* INFORMATION SUPPLIED:
* begin *

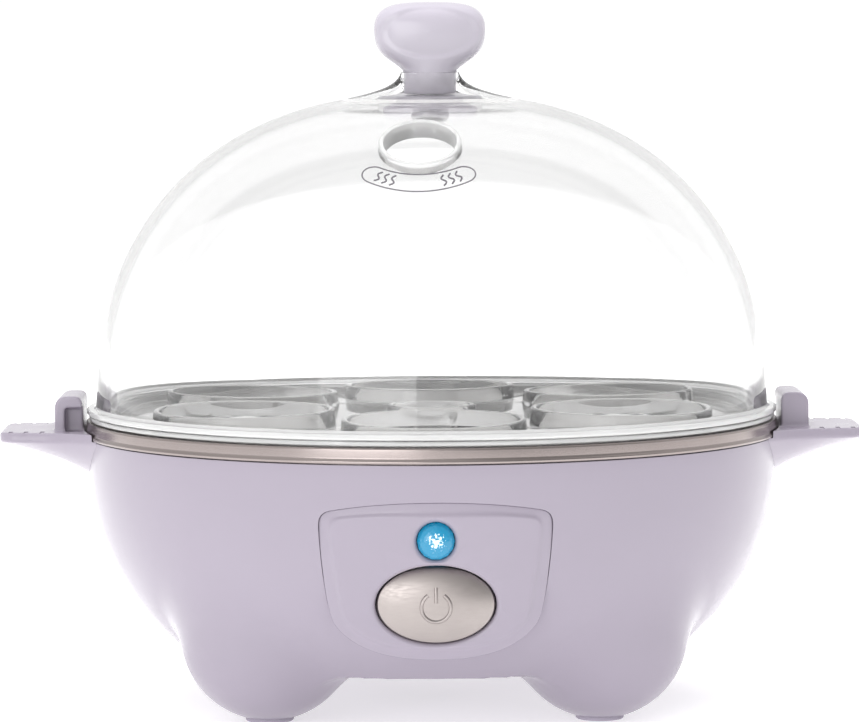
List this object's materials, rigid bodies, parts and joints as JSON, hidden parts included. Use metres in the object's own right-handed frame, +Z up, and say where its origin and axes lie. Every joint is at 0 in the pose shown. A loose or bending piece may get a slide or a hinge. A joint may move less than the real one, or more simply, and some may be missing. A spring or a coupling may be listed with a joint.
{
  "type": "egg cooker",
  "caption": "Electric egg cooker with a clear dome lid, egg tray, steel heating dish and a lilac bowl base on legs with side handles and a push button.",
  "frame": {"origin": "on the table, under the centre of the bowl", "axes": "+Z up, front with the control panel towards -Y, +X to the right along the two handles"},
  "size_m": [0.182, 0.147, 0.1475],
  "materials": {
    "lilac_plastic": "pale lilac moulded plastic, glossy",
    "clear_plastic": "clear moulded plastic, glossy",
    "stainless_steel": "brushed and spun stainless steel",
    "satin_metal": "satin silver",
    "zinc_steel": "zinc plated",
    "rubber": "soft matt rubber",
    "silicone": "translucent silicone",
    "blue_lens": "clear blue, faceted and glossy",
    "black_plastic": "black moulded plastic",
    "circuit_board": "green laminate",
    "ceramic": "cream ceramic"
  },
  "bodies": {
    "base": {"base_housing": "lilac_plastic", "bottom_cover": "lilac_plastic", "control_panel": "lilac_plastic", "handle_right": "lilac_plastic", "handle_left": "lilac_plastic", "heating_dish": "stainless_steel", "heat_shield": "stainless_steel", "cover_screw_1": "zinc_steel", "cover_screw_2": "zinc_steel", "cover_screw_3": "zinc_steel", "dish_screw_1": "zinc_steel", "dish_screw_2": "zinc_steel", "dish_screw_3": "zinc_steel", "heating_element": "zinc_steel", "thermostat_bracket": "zinc_steel", "bracket_screw_left": "zinc_steel", "bracket_screw_right": "zinc_steel", "board_screw_left": "zinc_steel", "board_screw_right": "zinc_steel", "gland_nut": "zinc_steel", "rubber_foot_1": "rubber", "rubber_foot_2": "rubber", "rubber_foot_3": "rubber", "rubber_foot_4": "rubber", "cord_gland": "rubber", "dish_gasket": "silicone", "indicator_lens": "blue_lens", "indicator_lamp": "blue_lens", "push_switch": "black_plastic", "buzzer": "black_plastic", "control_board": "circuit_board", "element_terminal_right": "ceramic", "element_terminal_left": "ceramic", "thermostat": "ceramic", "thermal_fuse": "ceramic"},
    "button": {"power_button": "satin_metal", "switch_plunger": "ceramic", "button_spring": "zinc_steel"},
    "tray": {"egg_tray": "clear_plastic"},
    "lid": {"lid_dome": "clear_plastic", "lid_knob": "lilac_plastic", "knob_washer": "lilac_plastic", "knob_screw": "zinc_steel"}
  },
  "joints": [
    {"name": "tray_lift", "type": "slide", "parent": "base", "child": "tray", "axis": [0, 0, 1], "range_m": [0, 0.06]},
    {"name": "lid_lift", "type": "slide", "parent": "tray", "child": "lid", "axis": [0, 0, 1], "range_m": [0, 0.09]},
    {"name": "button_press", "type": "slide", "parent": "base", "child": "button", "axis": [0, 1, 0], "range_m": [0, 0.003], "stiffness_N_per_m": 800, "springref_m": -0.001, "deforming": ["button_spring"]}
  ]
}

* end *

* PROBLEM DETAILS: Output all of the material, please, exactly as it stands.

* ANSWER FOR THE TASK:
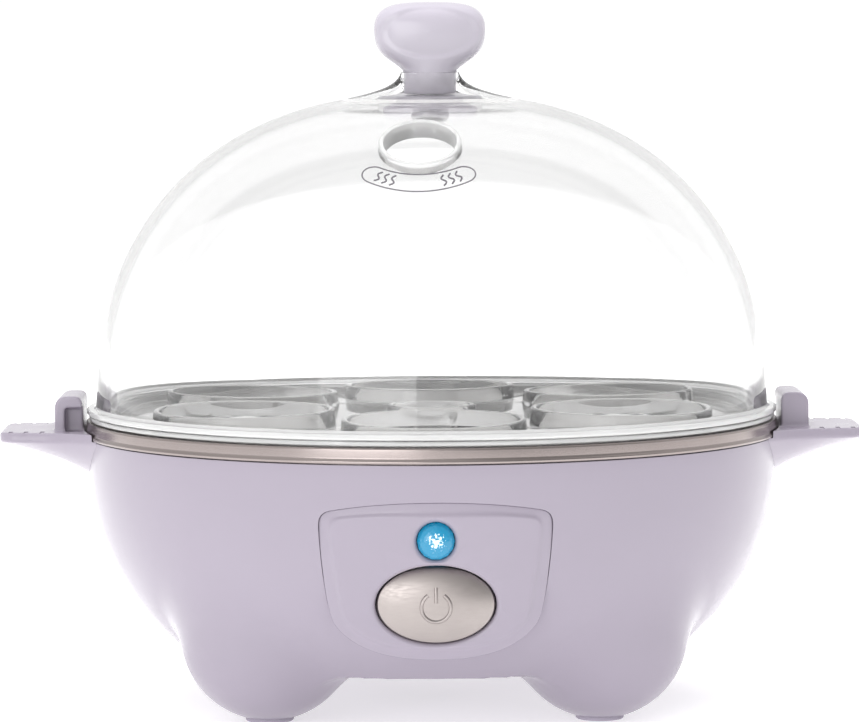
List this object's materials, rigid bodies, parts and joints as JSON, hidden parts included. Use metres in the object's own right-handed frame, +Z up, and say where its origin and axes lie. Every joint is at 0 in the pose shown. A loose or bending piece may get a slide or a hinge. A joint may move less than the real one, or more simply, and some may be missing. A spring or a coupling may be listed with a joint.
{
  "type": "egg cooker",
  "caption": "Electric egg cooker with a clear dome lid, egg tray, steel heating dish and a lilac bowl base on legs with side handles and a push button.",
  "frame": {"origin": "on the table, under the centre of the bowl", "axes": "+Z up, front with the control panel towards -Y, +X to the right along the two handles"},
  "size_m": [0.182, 0.147, 0.1475],
  "materials": {
    "lilac_plastic": "pale lilac moulded plastic, glossy",
    "clear_plastic": "clear moulded plastic, glossy",
    "stainless_steel": "brushed and spun stainless steel",
    "satin_metal": "satin silver",
    "zinc_steel": "zinc plated",
    "rubber": "soft matt rubber",
    "silicone": "translucent silicone",
    "blue_lens": "clear blue, faceted and glossy",
    "black_plastic": "black moulded plastic",
    "circuit_board": "green laminate",
    "ceramic": "cream ceramic"
  },
  "bodies": {
    "base": {"base_housing": "lilac_plastic", "bottom_cover": "lilac_plastic", "control_panel": "lilac_plastic", "handle_right": "lilac_plastic", "handle_left": "lilac_plastic", "heating_dish": "stainless_steel", "heat_shield": "stainless_steel", "cover_screw_1": "zinc_steel", "cover_screw_2": "zinc_steel", "cover_screw_3": "zinc_steel", "dish_screw_1": "zinc_steel", "dish_screw_2": "zinc_steel", "dish_screw_3": "zinc_steel", "heating_element": "zinc_steel", "thermostat_bracket": "zinc_steel", "bracket_screw_left": "zinc_steel", "bracket_screw_right": "zinc_steel", "board_screw_left": "zinc_steel", "board_screw_right": "zinc_steel", "gland_nut": "zinc_steel", "rubber_foot_1": "rubber", "rubber_foot_2": "rubber", "rubber_foot_3": "rubber", "rubber_foot_4": "rubber", "cord_gland": "rubber", "dish_gasket": "silicone", "indicator_lens": "blue_lens", "indicator_lamp": "blue_lens", "push_switch": "black_plastic", "buzzer": "black_plastic", "control_board": "circuit_board", "element_terminal_right": "ceramic", "element_terminal_left": "ceramic", "thermostat": "ceramic", "thermal_fuse": "ceramic"},
    "button": {"power_button": "satin_metal", "switch_plunger": "ceramic", "button_spring": "zinc_steel"},
    "tray": {"egg_tray": "clear_plastic"},
    "lid": {"lid_dome": "clear_plastic", "lid_knob": "lilac_plastic", "knob_washer": "lilac_plastic", "knob_screw": "zinc_steel"}
  },
  "joints": [
    {"name": "tray_lift", "type": "slide", "parent": "base", "child": "tray", "axis": [0, 0, 1], "range_m": [0, 0.06]},
    {"name": "lid_lift", "type": "slide", "parent": "tray", "child": "lid", "axis": [0, 0, 1], "range_m": [0, 0.09]},
    {"name": "button_press", "type": "slide", "parent": "base", "child": "button", "axis": [0, 1, 0], "range_m": [0, 0.003], "stiffness_N_per_m": 800, "springref_m": -0.001, "deforming": ["button_spring"]}
  ]
}